Data Granularity:hourly

Units: Byte seconds

tsquery:
SELECT
   total_physical_memory_total_across_hosts
WHERE
   category=CLUSTER
   AND clusterName=Cluster_Name
CPU used by Impala

Time series of total Impala CPU usage in milliseconds.

Data Granularity: hourly

Units: milliseconds

tsquery:
SELECT
   counter_delta(impala_query_thread_cpu_time_rate)
WHERE
   category=CLUSTER
   AND clusterName=Cluster_Name
Memory used by Impala

Time series of Impala memory usage

Data Granularity: hourly

Units: byte seconds

tsquery:
SELECT
   counter_delta(impala_query_memory_accrual_rate)
WHERE
   category=CLUSTER
   AND clusterName=Cluster_Name
CPU used by YARN

The yarn_reports_containers_used_cpu metric used in this tsquery is generated per hour, therefore the data granularity used for this query is the raw metric value.

Data Granularity: Raw

Units: percent seconds

tsquery:
SELECT
   yarn_reports_containers_used_cpu FROM REPORTS
WHERE
   category=SERVICE
   AND clusterName=Cluster_Name
Memory used by YARN

Yarn memory usage. The yarn_reports_containers_used_memory metric used in this tsquery is generated per hour, therefore the data granularity used for this query is the raw metric value.

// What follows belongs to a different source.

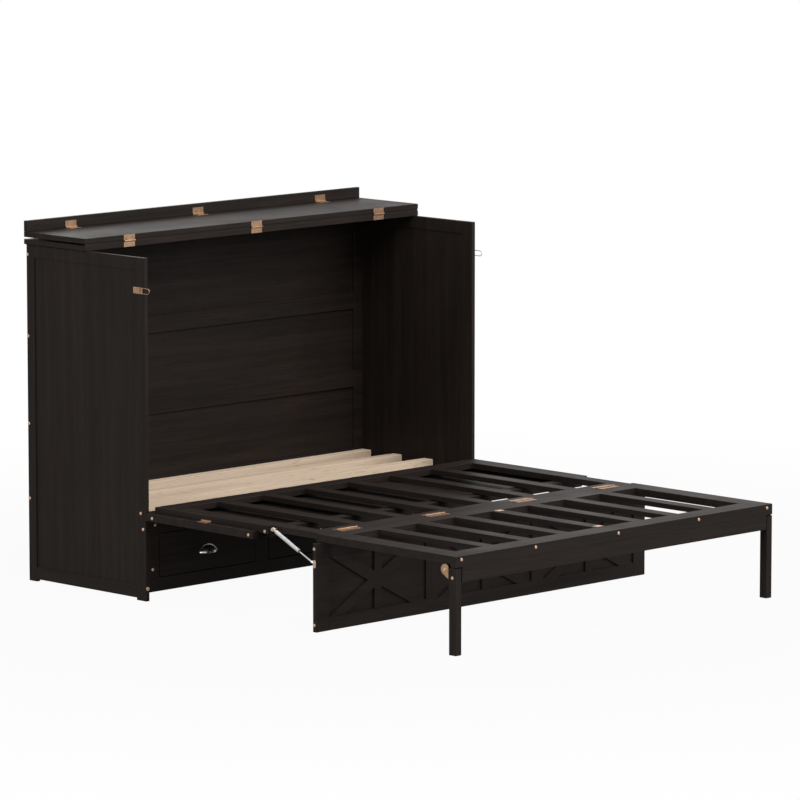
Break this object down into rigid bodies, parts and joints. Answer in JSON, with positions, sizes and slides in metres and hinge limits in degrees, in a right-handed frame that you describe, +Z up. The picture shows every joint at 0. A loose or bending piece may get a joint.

Data Granularity: raw metric value

Units: megabyte seconds

tsquery:
SELECT
   yarn_reports_containers_used_memory
FROM
   REPORTS
WHERE
   category=SERVICE
   AND clusterName=Cluster_Name

Pool-Level CPU and Memory Metrics

CPU used by Impala pool

CPU usage for an Impala pool.

Data Granularity: hourly

Units: milliseconds

tsquery:
SELECT
   counter_delta(impala_query_thread_cpu_time_rate)
WHERE
   category=IMPALA_POOL
   AND poolName=Pool_Name
Memory used by Impala pool

Data Granularity: hourly

Units: byte seconds

tsquery:
SELECT
   counter_delta(impala_query_memory_accrual_rate)
WHERE
   category=IMPALA_POOL
   AND poolName=Pool_Name
CPU used by YARN pool

Provides CPU metrics per YARN pool and user. You can aggregate a pool-level metric from this query.

Data Granularity: Raw

Units: percent seconds

tsquery:
SELECT
   yarn_reports_containers_used_cpu FROM REPORTS
WHERE
   category=YARN_POOL_USER
Memory used by YARN pool

Provides memory metrics per YARN pool and user. You can aggregate a pool-level metric from this query.

Data Granularity: hourly

Units: megabyte seconds

tsquery:
SELECT
   yarn_reports_containers_used_memory
FROM
   REPORTS
WHERE
   category=YARN_POOL_USER

YARN Metrics

YARN VCore usage

Data Granularity: Raw

Units: VCore seconds

tsquery:
SELECT
   yarn_reports_containers_used_vcores
FROM
   REPORTS
WHERE
   category=SERVICE
   AND clusterName=Cluster_Name
Total VCores available to YARN

Data Granularity: hourly

Units: Number of VCores (Note that this value is not multiplied by the time unit.)

tsquery:
SELECT
   total_allocated_vcores_across_yarn_pools + total_available_vcores_across_yarn_pools
WHERE
   category=SERVICE
   AND clusterName=Cluster_Name
YARN Memory usage

Data Granularity: Raw

Units: MB seconds

tsquery:
SELECT
   yarn_reports_containers_used_memory FROM REPORTS
WHERE
   category=SERVICE
   AND clusterName=Cluster_Name
Total memory available to YARN

Data Granularity: hourly

Units: MB (Note that this value is not multiplied by the time unit.)

tsquery:
SELECT
   total_available_memory_mb_across_yarn_pools + total_allocated_memory_mb_across_yarn_pools
WHERE
   category=SERVICE
   AND clusterName=Cluster_Name
Pool-level VCore usage

The results of this query return the usage for each user in each pool. To see the total usage for a pool, sum all users of the pool.

Data Granularity: Raw

Units: VCore seconds

tsquery:
SELECT
   yarn_reports_containers_used_vcores FROM REPORTS
WHERE
   category=YARN_POOL_USER

To view metrics for a specific pool, add poolName=Pool Name to the tsquery statement.

Pool-level memory usage

The results of this query return the usage for each user in each pool. To see the total usage for a pool, sum all users of the pool.

Data Granularity: Raw

Units: MB seconds

tsquery:
SELECT
   yarn_reports_containers_used_memory FROM REPORTS
WHERE
   category=YARN_POOL_USER

To view metrics for a specific pool, add poolName=Pool Name to the tsquery statement.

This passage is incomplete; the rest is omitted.